Good night, Susele. Good night, Miriam. And Carmen B. Seckler and Havah, and Chief and Virgie, and Orrin and Company. Marilyn Marsh too; the whole cast. Good night all.

Yeah. Good night, Marilyn Marsh. What time is it?

Three. We’ll get out of here as soon as it’s light.

We forgot Gus and Manfred.

Good night, poor fellows. Rest you easy.

The reader doesn’t even know yet about Gus and Manfred, really.

What the reader doesn’t know would fill a book.

Oy. Who said that?

I did.

As their voices crisscross on the page, the novel seems to be broadcasting in stereo, with static crackling from each speaker. The static is set off by the noisy busyness of Barth’s language: the clever-boots names (Eastwood Ho, Edgar Allan Ho), the sudden bursts of alliteration (“bald, brown, bearded, barrel-chested” is how Barth describes Fenwick, while Susan is “sunburnt, sharp, and shapely”), the clickety-clack interior rhymes of—well, this: “Fenwick steadies the tiller in the crack of his ass and trims the starboard genoa sheet for the new tack.” Barth also busies up his text with footnotes, mock headlines, and clippings about the CIA scissored from the Baltimore Sun.

For all its snappy patter and kissy-poo antics, however, Sabbatical soon proves to be a chirruping ode to nothingness, as taxing to flesh and spirit as Virginie.
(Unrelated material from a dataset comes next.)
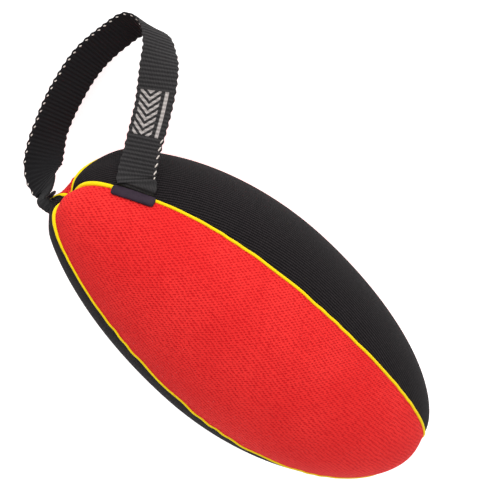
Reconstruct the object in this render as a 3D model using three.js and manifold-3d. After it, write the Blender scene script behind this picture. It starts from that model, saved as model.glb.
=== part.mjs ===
import * as THREE from "three";
import { mergeVertices } from "three/addons/utils/BufferGeometryUtils.js";
import Module from "manifold-3d";

// A stuffed training bumper: four fabric gores sewn together with piped seams over wadding and a foam core,
// with a loop handle of flat webbing sewn into two opposite seams at one end.
// It lies on its back panel. +Z is up, +X runs along the body away from the handle, +Y points to the right
// side panel, and the origin is the centre of the flat that it rests on. All lengths are in millimetres.

const wasm = await Module();
wasm.setup();
const { PI, sin, cos, abs, sign, exp, min, max, asin, acos } = Math;
const vec = (x, y, z) => new THREE.Vector3(x, y, z);

// Body
const halfLength = 126;
const halfWidth = 59;
const halfDepth = 64;
const seamAngle = (48.6 * PI) / 180; // from the middle of the front or back panel to each seam
const endSharpness = 1.95; // exponents of the body's outline
const endFullness = 0.52;
const widestShift = 0.017; // the widest place lies this part of the half length past the middle
const leanLeft = 6.3; // the handle end leans this much to the left and up, and the far end to the right and down
const leanUp = 2.3;
const poleLeft = 4.6; // and the handle pole this much more
const poleUp = 3;
const restFlat = 3; // how far the resting side is pressed flat
const bodyX = -2; // puts the middle of the resting flat at x = 0
const bodyZ = halfDepth - restFlat;

// Gores
const seamSink = 0.015; // seams lie this part of the radius below the middle of a panel
const poleDimple = 10.3; // the stitched poles are drawn in by this much
const dimpleReach = 0.25; // station angle over which the dimple fades
const puffReach = 0.16; // station angle over which a panel's puffed middle begins
const dimpleFill = 0.75; // part of the dimple that a panel's puffed middle fills again

// The handle end's back is tucked under, most at one girth angle.
const endTuck = 0.7;
const tuckGirth = (195 * PI) / 180;
const tuckFrom = 0.85; // part of the half length where it starts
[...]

As in the story “Night-Sea Journey,” which appeared in Barth’s 1968 story collection Lost in the Funhouse, the ruling conceit of this novel is the upward swim of sperm toward ovum, a teeming migration beset with strife. After sex with Susan, Fenwick zips up, content in the knowledge that “a hundred million of his sperm, give or take ten million, are doing their upstream best in Susan’s plumbing, aided by a good head start.” But later, in a footnote, the fate of Fenwick’s sperm is compared—tastelessly—to the Final Solution:

…The mortality rate of his spermatozoa is on the order of 99.99999999999%, or 187,200,000,000 dead for each “survivor.” Confronted with these calculations, Carmen B. Seckler [Susan’s mother] will remark that by comparison to such odds, the Jews’ deportation to the Nazi death-camps looks like a minor hazard, though she alone of her entire neighborhood survived it.
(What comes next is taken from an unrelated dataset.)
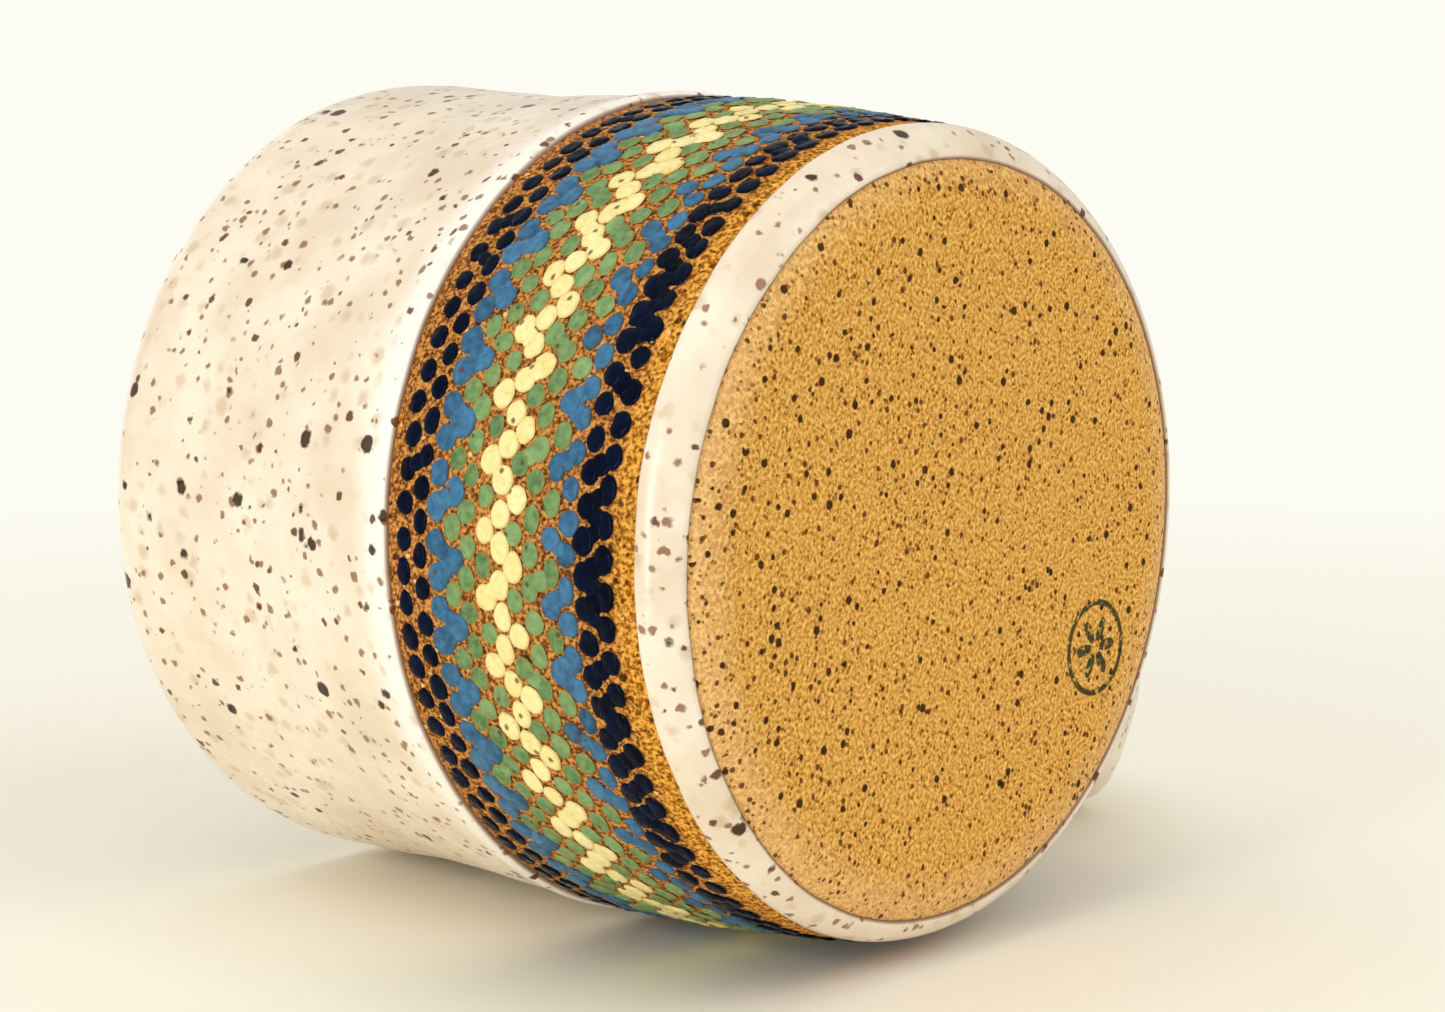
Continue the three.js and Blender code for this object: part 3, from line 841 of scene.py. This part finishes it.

And swallowing semen is compared to mass “cannibalism.” So the thinning-out of sperm becomes a metaphor for the absurd random chanciness and epic waste of life itself, with an added peril tossed in: abortion.
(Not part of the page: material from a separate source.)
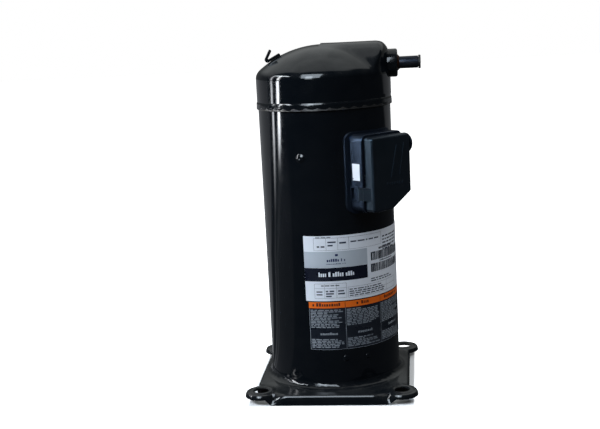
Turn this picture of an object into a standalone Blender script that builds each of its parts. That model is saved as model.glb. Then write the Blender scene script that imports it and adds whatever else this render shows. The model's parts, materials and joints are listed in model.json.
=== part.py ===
"""Hermetic scroll compressor, refrigerant type, modelled as the assembly that it comes apart into.

The origin is on the shaft's axis, level with the underside of the base. +Z is up, -Y is the front
and the discharge connection leaves along +X. Sizes in the functions are millimetres; the helper
functions turn them into metres.
"""

import math

import bmesh
import bpy
from mathutils import Matrix, Vector

MM = 0.001
GAP = 0.3  # left between pieces that touch

# Base: a stamped tray with a foot at each corner and the oil sump's bottom in the middle.
HOLE_PITCH = 190.5
FOOT_R = 22.5
FOOT_HOLE_R = 9.75
FOOT_LIP = 5.5
BASE_HALF_X = 105.0
BASE_HALF_Y = 116.5
BASE_TOP = 13.3
BASE_SHEET = 4.0
SUMP_FLOOR = 4.0

# Shell and cap.
SHELL_R = 91.0
SHELL_WALL = 3.5
SHELL_IN = SHELL_R - SHELL_WALL
SEAM = 391.0
CAP_R = 92.3
CAP_IN = CAP_R - SHELL_WALL
CAP_TOP = 476.5
CROWN_TOP = 474.8
CROWN_R = 135.4
KNUCKLE_R = 14.3
BEAD_R = 93.5
CAP_FOOT = SEAM + 4.1
RIDGE_R = 60.0  # the discharge ridge, a lying cylinder whose top line is just above the crown
RIDGE_END_R = 20.0
RIDGE_START = 10.0
RIDGE_SETBACK = 1.3  # how far its end wall stands inside the cap's skirt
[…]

Susan wails into his chest-hair It was twins!… I didn’t have an abortion, Fenn. I had two abortions!

Fenwick has no voice. Her face awful with red wet grief, Susan explains: that double shlup from the vacuum aspirator, as if the dog Tibor had gobbled two baby mice!…

And this odious “shlup,” too, is a metaphor. “Stories can abort, too,” Susan tells Fenn. “Plenty are stillborn; most that aren’t die young. And of the few that survive, most do just barely.” Slain fetuses, decimated sperm—creation in Sabbatical is one long trail of casualties and squelched possibilities.

Sex continues to exact a punishing toll long after all that pre-partum turmoil. Pages of squirming detail are devoted to the mutilations of Susan’s twin sister Miriam, who one Sunday afternoon in 1968 is gang-raped by a pack of motorcyclists (“…[the men] talked seriously about cutting off her nipples and eating them as some kind of initiation rite, but decided to piss on her instead…”), only to be tortured again by a “rescuer” who peppers her body with cigarette burns and eventually leaves her kneeling in the dirt, a beer bottle sticking out of her assaulted bottom. Staggering out of the woods, reeking of sweat, blood, and dried urine, Miriam is raped again by a burly dude in a pickup truck.

When Fenwick makes unconvincing clucking noises of concern and tries to subdue Susan’s too-graphic account, saying, “The details are just dreadfulness…,” she disagrees: “Rape and Torture and Terror are just words; the details are what’s real.” But the details too are mere words, and the accumulation of sadistic flourishes only serves to distance us from the experience, to turn it into a virtuoso literary exhibition—a novelistic form of knife-juggling. Whether it’s a horse being subjected to squealing anguish in Virginie or a woman running a rapist gauntlet in Sabbatical, the horror seems to derive less from life than from the author’s desire to furnish his novel with showy scenes of blood and humiliation. The horror is so clumsily and shamelessly stage-managed that you end up feeling not so much pity or terror for the victims (who are simply used as straw dogs), as a mild lurch of disgust at the authors for misapplying their talent so. They give in to sadism dutifully, like apprentice floggers. Perhaps it’s fussily old-fashioned of me, but I prefer humming sensations to deadened nerves, pleasure and play to defilement, firm footing to these d0rifting, sealed-off islands of nothingness. Sade is a master only for those intellectualized out of their wits.

But it would be a mistake to leave the impression that what’s wrong with these novels is that they defame the dignity of life (whatever that is) or violate John Gardner’s notions of what constitutes moral fiction. Reviewing The Auroras of Autumn by Wallace Stevens, Randall Jarrell praised Stevens’s intelligence and cool mastery but lamented that “it would take more than these to bring to life so abstract, so monotonous, so overwhelmingly characteristic a book.” What’s sapping about these books is that they too are so characteristic. Once again John Hawkes has given us a novel loaded with soiled sex, acres of damp rot, and bird and flower imagery (sometimes in the same sentence: “In the sunlight the poor tulip she was glowed as redly as the blood still impossibly wet at the severed end of the bird’s neck”). Once again John Barth has tricked up a novel which mimics the stratagems that go into the tricking-up of a novel. “I resist and resent very much the idea of associating research with fiction writing,” huffs Hawkes in The Imagination on Trial, but if your imagination has turned into a sick ward, wouldn’t it be better to step out for an invigorating bolt of air? There’s more to fiction than fiction, and descents into the field don’t seem to have incapacitated Dickens, Zola, Balzac, Dreiser…—you know, the big guys. Perhaps they were a sturdier breed.